--- Start of Data shown ---

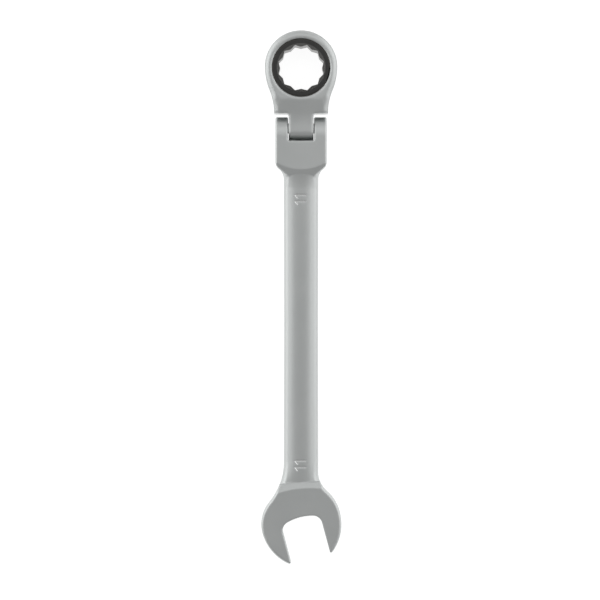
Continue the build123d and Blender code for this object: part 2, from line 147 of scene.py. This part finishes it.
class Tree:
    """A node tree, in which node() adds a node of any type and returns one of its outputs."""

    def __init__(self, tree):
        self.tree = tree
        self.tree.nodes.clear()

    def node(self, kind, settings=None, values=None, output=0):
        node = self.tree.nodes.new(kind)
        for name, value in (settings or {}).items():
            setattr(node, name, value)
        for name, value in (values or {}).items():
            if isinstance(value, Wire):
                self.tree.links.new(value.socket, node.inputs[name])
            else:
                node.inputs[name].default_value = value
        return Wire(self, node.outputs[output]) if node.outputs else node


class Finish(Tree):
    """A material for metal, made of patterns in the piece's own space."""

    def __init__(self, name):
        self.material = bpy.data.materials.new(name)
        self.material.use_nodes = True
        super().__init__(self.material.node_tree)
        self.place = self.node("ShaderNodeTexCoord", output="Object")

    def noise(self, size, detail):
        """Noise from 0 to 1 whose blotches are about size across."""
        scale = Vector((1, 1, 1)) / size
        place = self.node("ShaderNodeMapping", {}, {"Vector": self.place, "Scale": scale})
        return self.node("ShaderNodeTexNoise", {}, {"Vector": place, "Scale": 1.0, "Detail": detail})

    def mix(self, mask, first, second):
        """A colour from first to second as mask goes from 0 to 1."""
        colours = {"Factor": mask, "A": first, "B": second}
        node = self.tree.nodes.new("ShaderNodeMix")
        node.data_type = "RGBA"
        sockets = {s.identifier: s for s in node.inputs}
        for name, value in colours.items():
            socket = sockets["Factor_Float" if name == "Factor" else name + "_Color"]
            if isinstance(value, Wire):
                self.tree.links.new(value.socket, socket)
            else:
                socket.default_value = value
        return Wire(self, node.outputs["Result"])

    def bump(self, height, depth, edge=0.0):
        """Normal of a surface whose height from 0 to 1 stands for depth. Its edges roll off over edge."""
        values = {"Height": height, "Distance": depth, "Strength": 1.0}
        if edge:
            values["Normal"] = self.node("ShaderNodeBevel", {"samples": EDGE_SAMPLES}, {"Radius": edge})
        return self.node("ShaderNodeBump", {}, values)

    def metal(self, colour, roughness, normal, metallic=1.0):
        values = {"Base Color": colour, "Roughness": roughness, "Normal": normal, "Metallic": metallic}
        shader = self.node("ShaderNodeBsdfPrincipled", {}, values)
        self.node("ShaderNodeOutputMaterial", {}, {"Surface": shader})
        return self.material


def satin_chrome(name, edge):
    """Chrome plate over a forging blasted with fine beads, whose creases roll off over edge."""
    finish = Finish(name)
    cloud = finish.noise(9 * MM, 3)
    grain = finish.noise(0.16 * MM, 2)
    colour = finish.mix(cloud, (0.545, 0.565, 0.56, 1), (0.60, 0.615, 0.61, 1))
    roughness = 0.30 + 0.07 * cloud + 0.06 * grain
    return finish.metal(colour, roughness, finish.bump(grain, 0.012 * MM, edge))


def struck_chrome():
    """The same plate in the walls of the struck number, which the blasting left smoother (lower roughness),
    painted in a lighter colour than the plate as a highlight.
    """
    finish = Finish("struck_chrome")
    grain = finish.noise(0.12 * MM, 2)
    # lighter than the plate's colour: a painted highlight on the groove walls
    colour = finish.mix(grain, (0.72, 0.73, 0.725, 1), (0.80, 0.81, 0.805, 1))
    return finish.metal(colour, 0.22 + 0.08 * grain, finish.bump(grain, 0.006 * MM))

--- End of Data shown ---

> _What the task asks_
Copy out every line of the data above, exactly as given.

> _Result of the exercise_
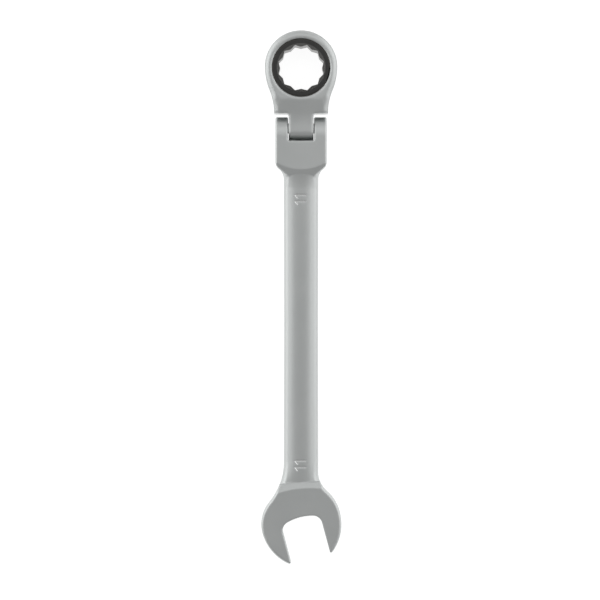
Continue the build123d and Blender code for this object: part 2, from line 147 of scene.py. This part finishes it.
class Tree:
    """A node tree, in which node() adds a node of any type and returns one of its outputs."""

    def __init__(self, tree):
        self.tree = tree
        self.tree.nodes.clear()

    def node(self, kind, settings=None, values=None, output=0):
        node = self.tree.nodes.new(kind)
        for name, value in (settings or {}).items():
            setattr(node, name, value)
        for name, value in (values or {}).items():
            if isinstance(value, Wire):
                self.tree.links.new(value.socket, node.inputs[name])
            else:
                node.inputs[name].default_value = value
        return Wire(self, node.outputs[output]) if node.outputs else node


class Finish(Tree):
    """A material for metal, made of patterns in the piece's own space."""

    def __init__(self, name):
        self.material = bpy.data.materials.new(name)
        self.material.use_nodes = True
        super().__init__(self.material.node_tree)
        self.place = self.node("ShaderNodeTexCoord", output="Object")

    def noise(self, size, detail):
        """Noise from 0 to 1 whose blotches are about size across."""
        scale = Vector((1, 1, 1)) / size
        place = self.node("ShaderNodeMapping", {}, {"Vector": self.place, "Scale": scale})
        return self.node("ShaderNodeTexNoise", {}, {"Vector": place, "Scale": 1.0, "Detail": detail})

    def mix(self, mask, first, second):
        """A colour from first to second as mask goes from 0 to 1."""
        colours = {"Factor": mask, "A": first, "B": second}
        node = self.tree.nodes.new("ShaderNodeMix")
        node.data_type = "RGBA"
        sockets = {s.identifier: s for s in node.inputs}
        for name, value in colours.items():
            socket = sockets["Factor_Float" if name == "Factor" else name + "_Color"]
            if isinstance(value, Wire):
                self.tree.links.new(value.socket, socket)
            else:
                socket.default_value = value
        return Wire(self, node.outputs["Result"])

    def bump(self, height, depth, edge=0.0):
        """Normal of a surface whose height from 0 to 1 stands for depth. Its edges roll off over edge."""
        values = {"Height": height, "Distance": depth, "Strength": 1.0}
        if edge:
            values["Normal"] = self.node("ShaderNodeBevel", {"samples": EDGE_SAMPLES}, {"Radius": edge})
        return self.node("ShaderNodeBump", {}, values)

    def metal(self, colour, roughness, normal, metallic=1.0):
        values = {"Base Color": colour, "Roughness": roughness, "Normal": normal, "Metallic": metallic}
        shader = self.node("ShaderNodeBsdfPrincipled", {}, values)
        self.node("ShaderNodeOutputMaterial", {}, {"Surface": shader})
        return self.material


def satin_chrome(name, edge):
    """Chrome plate over a forging blasted with fine beads, whose creases roll off over edge."""
    finish = Finish(name)
    cloud = finish.noise(9 * MM, 3)
    grain = finish.noise(0.16 * MM, 2)
    colour = finish.mix(cloud, (0.545, 0.565, 0.56, 1), (0.60, 0.615, 0.61, 1))
    roughness = 0.30 + 0.07 * cloud + 0.06 * grain
    return finish.metal(colour, roughness, finish.bump(grain, 0.012 * MM, edge))


def struck_chrome():
    """The same plate in the walls of the struck number, which the blasting left smoother (lower roughness),
    painted in a lighter colour than the plate as a highlight.
    """
    finish = Finish("struck_chrome")
    grain = finish.noise(0.12 * MM, 2)
    # lighter than the plate's colour: a painted highlight on the groove walls
    colour = finish.mix(grain, (0.72, 0.73, 0.725, 1), (0.80, 0.81, 0.805, 1))
    return finish.metal(colour, 0.22 + 0.08 * grain, finish.bump(grain, 0.006 * MM))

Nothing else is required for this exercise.